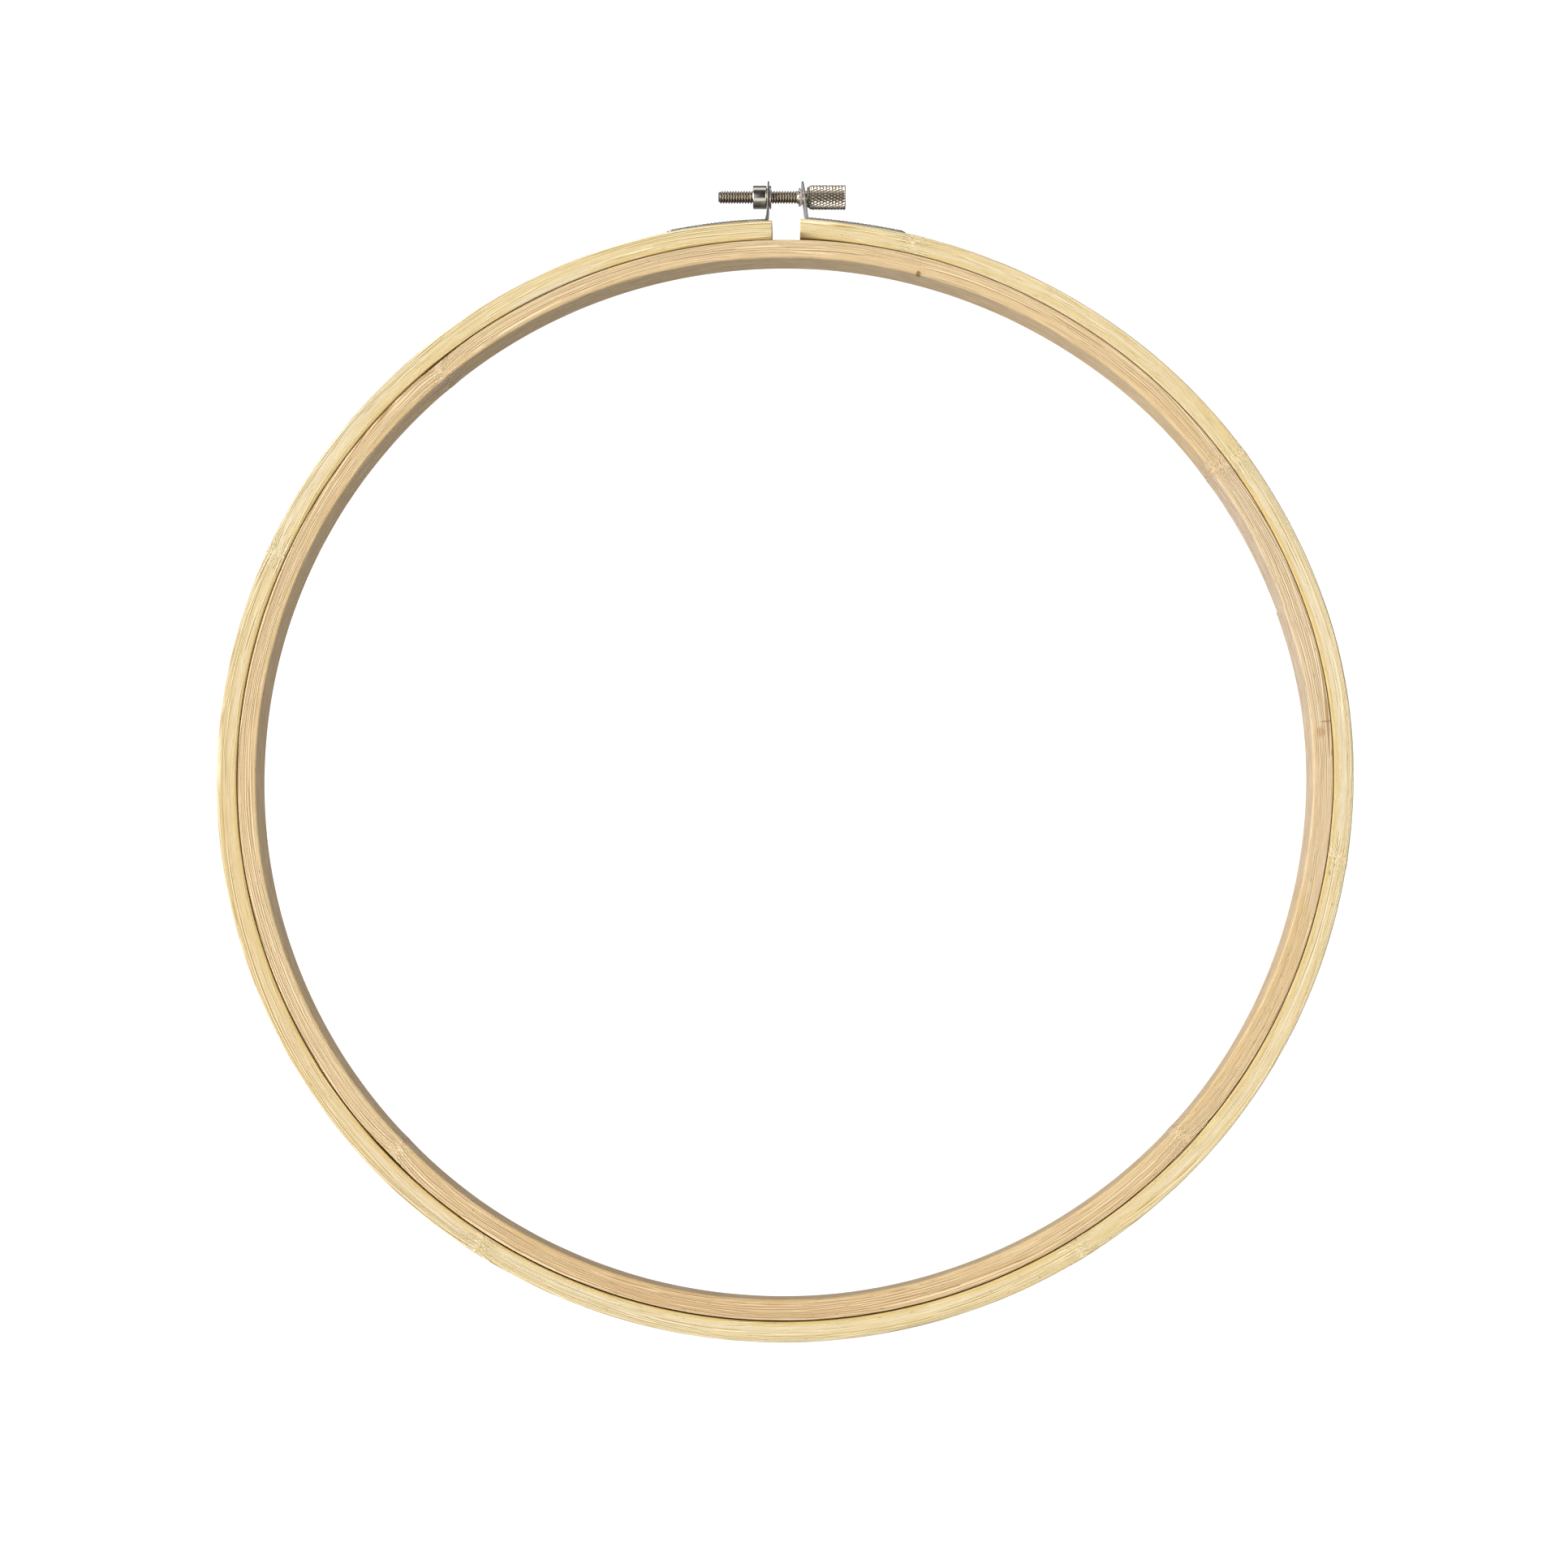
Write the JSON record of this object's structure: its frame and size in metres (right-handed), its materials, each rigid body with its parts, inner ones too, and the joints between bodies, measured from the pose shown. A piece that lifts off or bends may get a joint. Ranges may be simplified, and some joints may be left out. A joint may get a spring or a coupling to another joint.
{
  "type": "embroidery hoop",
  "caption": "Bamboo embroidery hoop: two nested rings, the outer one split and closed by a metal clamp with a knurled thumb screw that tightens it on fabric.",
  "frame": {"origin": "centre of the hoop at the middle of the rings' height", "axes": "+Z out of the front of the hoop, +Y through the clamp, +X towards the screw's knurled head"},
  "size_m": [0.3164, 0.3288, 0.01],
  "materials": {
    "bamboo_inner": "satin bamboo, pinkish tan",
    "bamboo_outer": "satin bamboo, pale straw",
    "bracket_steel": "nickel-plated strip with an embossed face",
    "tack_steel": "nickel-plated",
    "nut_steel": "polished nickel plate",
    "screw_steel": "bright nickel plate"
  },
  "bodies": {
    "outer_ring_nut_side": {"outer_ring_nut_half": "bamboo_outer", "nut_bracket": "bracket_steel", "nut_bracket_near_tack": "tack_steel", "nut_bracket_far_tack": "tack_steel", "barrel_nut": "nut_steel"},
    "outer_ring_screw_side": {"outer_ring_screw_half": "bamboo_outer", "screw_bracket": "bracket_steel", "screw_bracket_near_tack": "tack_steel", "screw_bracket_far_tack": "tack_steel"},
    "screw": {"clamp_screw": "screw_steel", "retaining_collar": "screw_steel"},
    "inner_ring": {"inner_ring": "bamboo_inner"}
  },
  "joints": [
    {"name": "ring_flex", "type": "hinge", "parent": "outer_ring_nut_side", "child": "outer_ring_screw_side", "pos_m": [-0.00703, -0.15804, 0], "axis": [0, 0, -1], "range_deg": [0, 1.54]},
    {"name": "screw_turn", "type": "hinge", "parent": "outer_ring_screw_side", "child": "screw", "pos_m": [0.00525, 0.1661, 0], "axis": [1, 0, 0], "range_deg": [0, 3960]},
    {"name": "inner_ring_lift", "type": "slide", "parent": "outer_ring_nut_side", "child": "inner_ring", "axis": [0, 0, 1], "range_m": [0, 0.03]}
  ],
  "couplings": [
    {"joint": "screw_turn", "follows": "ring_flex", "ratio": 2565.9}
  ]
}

**Directive:**
From the listing above, pick out each line where the word "materials" appears.

**Solution below:**
Write the JSON record of this object's structure: its frame and size in metres (right-handed), its materials, each rigid body with its parts, inner ones too, and the joints between bodies, measured from the pose shown. A piece that lifts off or bends may get a joint. Ranges may be simplified, and some joints may be left out. A joint may get a spring or a coupling to another joint.
  "materials": {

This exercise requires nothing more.